▶ [Task brief]:
Copy every line, leaving nothing out and adding nothing.

▶ [Supplied data]:

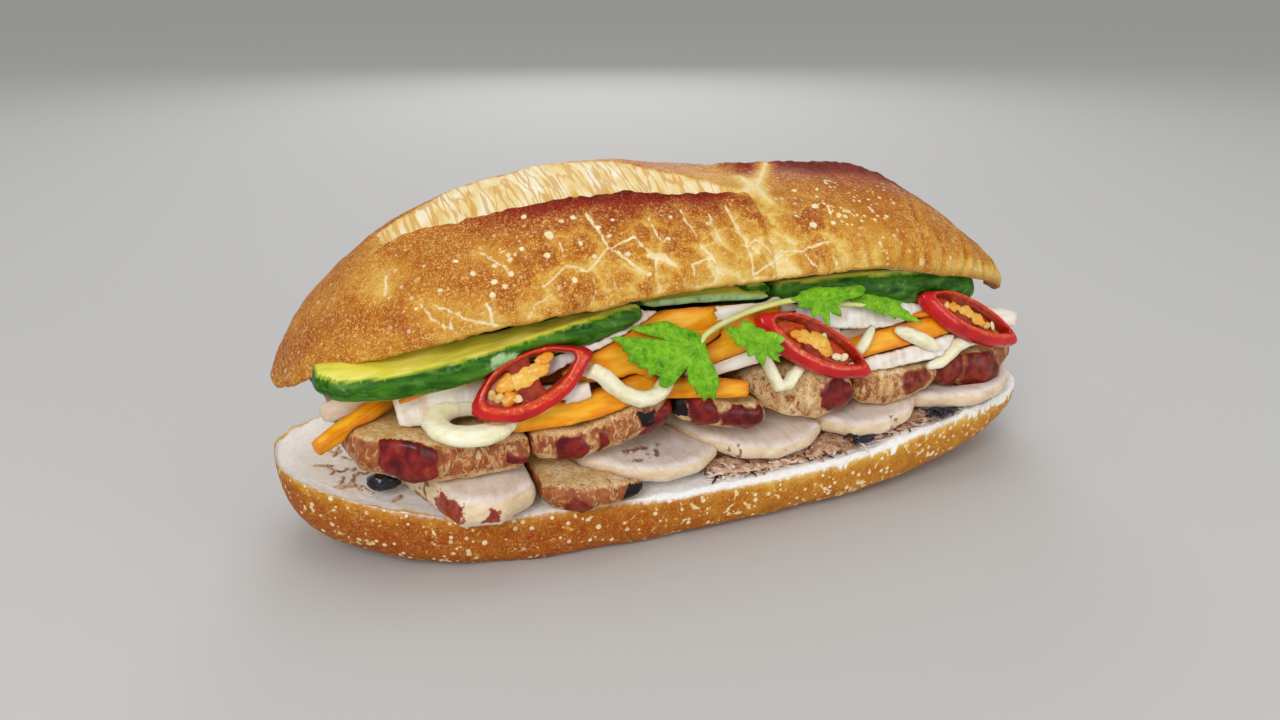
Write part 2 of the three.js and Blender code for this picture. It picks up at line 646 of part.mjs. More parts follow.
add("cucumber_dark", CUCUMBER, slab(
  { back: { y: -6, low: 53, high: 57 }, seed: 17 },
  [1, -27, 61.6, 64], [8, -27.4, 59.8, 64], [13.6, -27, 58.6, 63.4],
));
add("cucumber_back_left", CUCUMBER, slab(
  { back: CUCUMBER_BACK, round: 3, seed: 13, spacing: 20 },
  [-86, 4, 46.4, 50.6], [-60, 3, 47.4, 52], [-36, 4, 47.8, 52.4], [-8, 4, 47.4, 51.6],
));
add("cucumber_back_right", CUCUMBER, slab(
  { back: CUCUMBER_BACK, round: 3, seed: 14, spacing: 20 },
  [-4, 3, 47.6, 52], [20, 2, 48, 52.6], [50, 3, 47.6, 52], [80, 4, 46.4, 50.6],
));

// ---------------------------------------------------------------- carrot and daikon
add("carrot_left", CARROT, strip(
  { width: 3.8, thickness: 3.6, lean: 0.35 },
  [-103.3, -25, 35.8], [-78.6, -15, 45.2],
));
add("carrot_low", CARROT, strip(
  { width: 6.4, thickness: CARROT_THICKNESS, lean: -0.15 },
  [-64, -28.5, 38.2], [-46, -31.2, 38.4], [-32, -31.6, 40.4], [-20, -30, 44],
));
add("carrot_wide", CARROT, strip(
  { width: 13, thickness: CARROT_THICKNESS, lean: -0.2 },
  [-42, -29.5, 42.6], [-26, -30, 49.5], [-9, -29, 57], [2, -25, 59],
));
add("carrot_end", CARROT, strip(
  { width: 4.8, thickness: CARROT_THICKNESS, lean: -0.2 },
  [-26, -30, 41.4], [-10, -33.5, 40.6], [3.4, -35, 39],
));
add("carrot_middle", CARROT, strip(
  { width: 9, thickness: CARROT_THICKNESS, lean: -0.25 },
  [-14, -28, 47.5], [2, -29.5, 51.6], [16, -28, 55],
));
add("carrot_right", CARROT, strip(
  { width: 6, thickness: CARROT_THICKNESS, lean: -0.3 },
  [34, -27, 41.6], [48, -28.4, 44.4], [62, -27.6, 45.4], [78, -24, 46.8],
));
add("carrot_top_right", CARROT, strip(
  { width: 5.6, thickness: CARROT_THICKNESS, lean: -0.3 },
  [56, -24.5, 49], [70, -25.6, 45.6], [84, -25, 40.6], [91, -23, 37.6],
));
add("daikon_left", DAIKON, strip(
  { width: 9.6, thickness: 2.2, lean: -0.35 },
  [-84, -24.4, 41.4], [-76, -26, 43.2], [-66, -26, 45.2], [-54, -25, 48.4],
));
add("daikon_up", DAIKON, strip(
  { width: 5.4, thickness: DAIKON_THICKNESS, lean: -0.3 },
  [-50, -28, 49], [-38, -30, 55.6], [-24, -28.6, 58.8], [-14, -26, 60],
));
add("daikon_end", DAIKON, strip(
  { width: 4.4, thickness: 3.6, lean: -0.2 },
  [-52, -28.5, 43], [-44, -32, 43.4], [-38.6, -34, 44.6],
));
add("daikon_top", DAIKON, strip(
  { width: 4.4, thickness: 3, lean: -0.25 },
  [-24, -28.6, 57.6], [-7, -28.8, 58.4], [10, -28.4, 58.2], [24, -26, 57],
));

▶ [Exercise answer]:
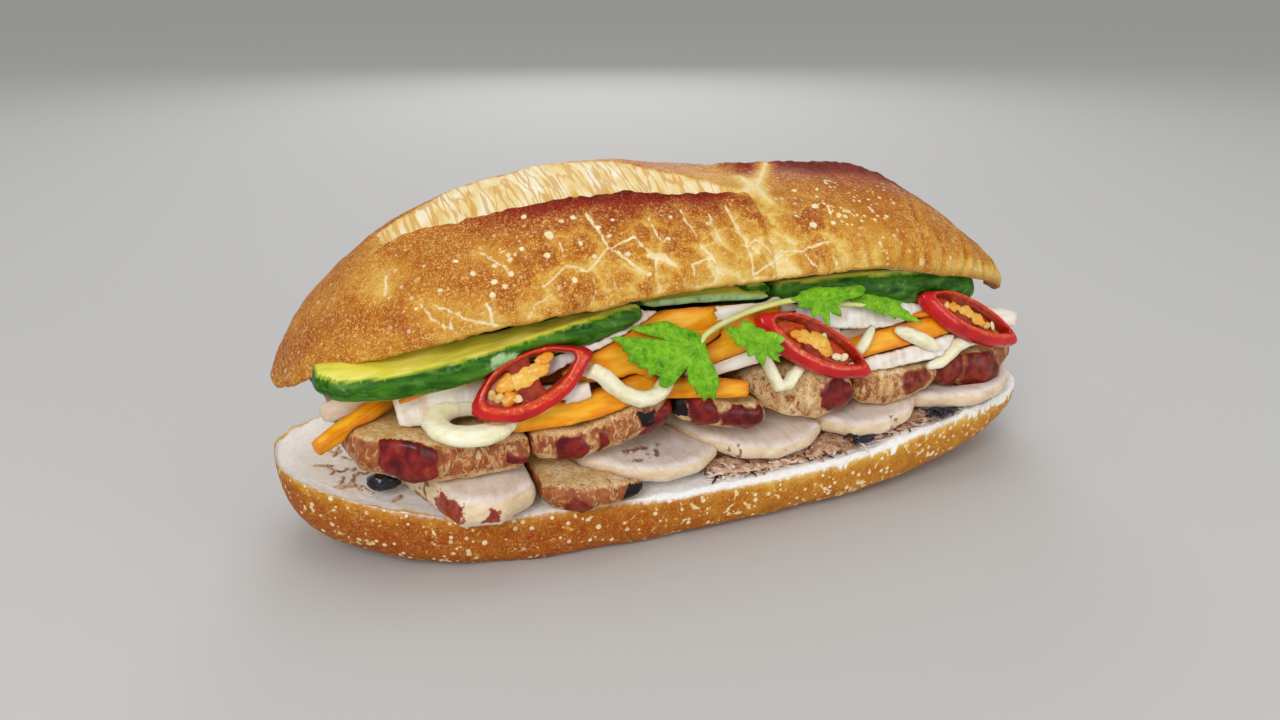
Write part 2 of the three.js and Blender code for this picture. It picks up at line 646 of part.mjs. More parts follow.
add("cucumber_dark", CUCUMBER, slab(
  { back: { y: -6, low: 53, high: 57 }, seed: 17 },
  [1, -27, 61.6, 64], [8, -27.4, 59.8, 64], [13.6, -27, 58.6, 63.4],
));
add("cucumber_back_left", CUCUMBER, slab(
  { back: CUCUMBER_BACK, round: 3, seed: 13, spacing: 20 },
  [-86, 4, 46.4, 50.6], [-60, 3, 47.4, 52], [-36, 4, 47.8, 52.4], [-8, 4, 47.4, 51.6],
));
add("cucumber_back_right", CUCUMBER, slab(
  { back: CUCUMBER_BACK, round: 3, seed: 14, spacing: 20 },
  [-4, 3, 47.6, 52], [20, 2, 48, 52.6], [50, 3, 47.6, 52], [80, 4, 46.4, 50.6],
));

// ---------------------------------------------------------------- carrot and daikon
add("carrot_left", CARROT, strip(
  { width: 3.8, thickness: 3.6, lean: 0.35 },
  [-103.3, -25, 35.8], [-78.6, -15, 45.2],
));
add("carrot_low", CARROT, strip(
  { width: 6.4, thickness: CARROT_THICKNESS, lean: -0.15 },
  [-64, -28.5, 38.2], [-46, -31.2, 38.4], [-32, -31.6, 40.4], [-20, -30, 44],
));
add("carrot_wide", CARROT, strip(
  { width: 13, thickness: CARROT_THICKNESS, lean: -0.2 },
  [-42, -29.5, 42.6], [-26, -30, 49.5], [-9, -29, 57], [2, -25, 59],
));
add("carrot_end", CARROT, strip(
  { width: 4.8, thickness: CARROT_THICKNESS, lean: -0.2 },
  [-26, -30, 41.4], [-10, -33.5, 40.6], [3.4, -35, 39],
));
add("carrot_middle", CARROT, strip(
  { width: 9, thickness: CARROT_THICKNESS, lean: -0.25 },
  [-14, -28, 47.5], [2, -29.5, 51.6], [16, -28, 55],
));
add("carrot_right", CARROT, strip(
  { width: 6, thickness: CARROT_THICKNESS, lean: -0.3 },
  [34, -27, 41.6], [48, -28.4, 44.4], [62, -27.6, 45.4], [78, -24, 46.8],
));
add("carrot_top_right", CARROT, strip(
  { width: 5.6, thickness: CARROT_THICKNESS, lean: -0.3 },
  [56, -24.5, 49], [70, -25.6, 45.6], [84, -25, 40.6], [91, -23, 37.6],
));
add("daikon_left", DAIKON, strip(
  { width: 9.6, thickness: 2.2, lean: -0.35 },
  [-84, -24.4, 41.4], [-76, -26, 43.2], [-66, -26, 45.2], [-54, -25, 48.4],
));
add("daikon_up", DAIKON, strip(
  { width: 5.4, thickness: DAIKON_THICKNESS, lean: -0.3 },
  [-50, -28, 49], [-38, -30, 55.6], [-24, -28.6, 58.8], [-14, -26, 60],
));
add("daikon_end", DAIKON, strip(
  { width: 4.4, thickness: 3.6, lean: -0.2 },
  [-52, -28.5, 43], [-44, -32, 43.4], [-38.6, -34, 44.6],
));
add("daikon_top", DAIKON, strip(
  { width: 4.4, thickness: 3, lean: -0.25 },
  [-24, -28.6, 57.6], [-7, -28.8, 58.4], [10, -28.4, 58.2], [24, -26, 57],
));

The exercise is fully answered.